Raising the minimum wage is advanced as an anti-poverty measure, that it will provide significant amounts of income to low-income households. Analysis of the last minimum wage increase, however, showed exactly the opposite effect. Because many low-wage workers are found in higher-income households, 57 percent of the last minimum wage increase (from $3.35 to $4.25) went to families with incomes at least twice the poverty level. Only 17 percent went to families below the poverty line. Thirty-six percent of the benefits went to families whose income was at least three times the poverty level, or close to $45,000 for a family of four. (Public Policies for the Working Poor: The Earned Income Tax Credit vs. Minimum Wage Legislation, Richard V. Burkhauser and Andrew J. Glenn, The Employment Policies Institute.) Given the relatively constant distribution of minimum wage employment, future increases will be distributed in a similar manner.

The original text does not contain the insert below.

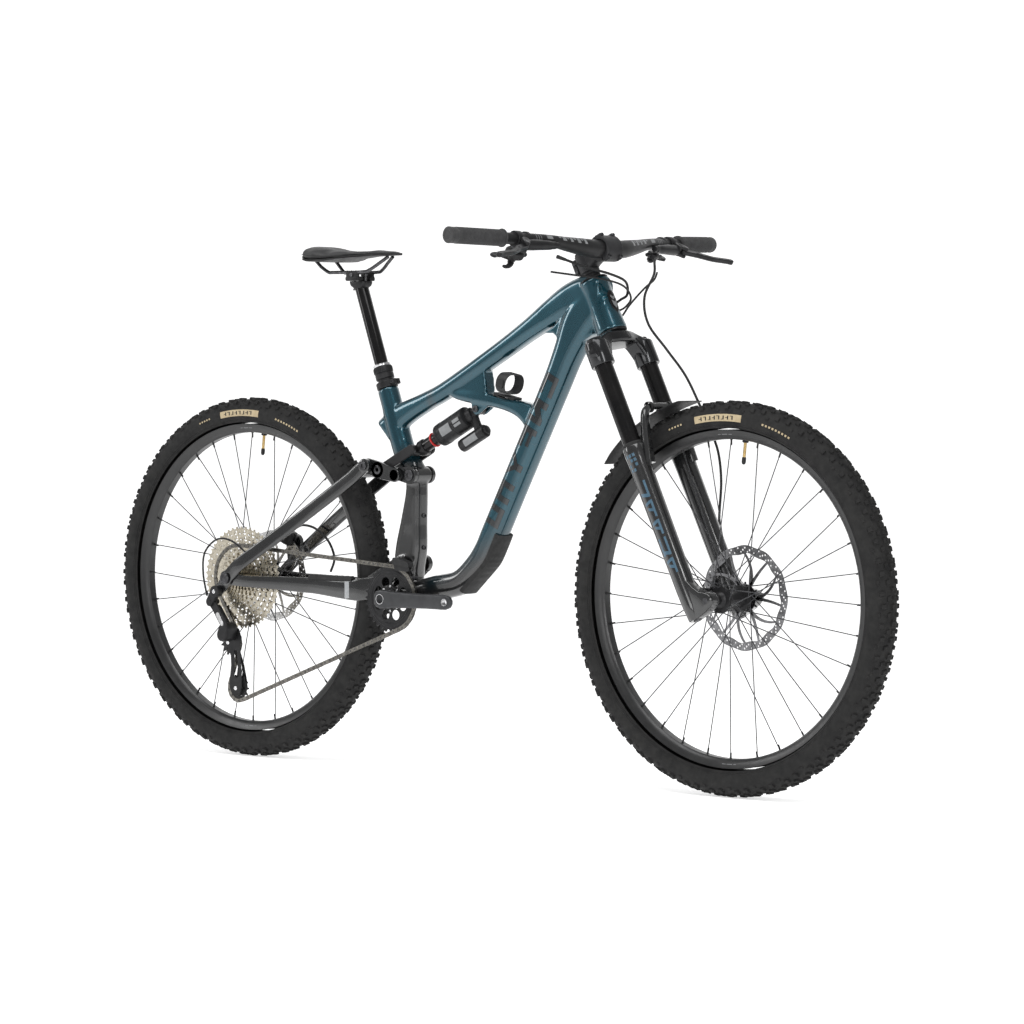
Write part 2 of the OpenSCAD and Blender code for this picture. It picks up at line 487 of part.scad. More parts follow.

A second study focused on the ability of higher minimum wages to reduce poverty. Looking specifically at groups likely to be affected by an increase in the minimum wage, it found no reduction in poverty rates from the increases in the minimum wage that took place in the late 1980s. (The Effect of Recent Increases in the U.S. Minimum Wage on the Distribution of Income, John T. Addison and McKinley Blackburn, The Employment Policies Institute.) While some members of these groups may have realized higher earnings, those higher earnings were insufficient to offset the negative employment impact.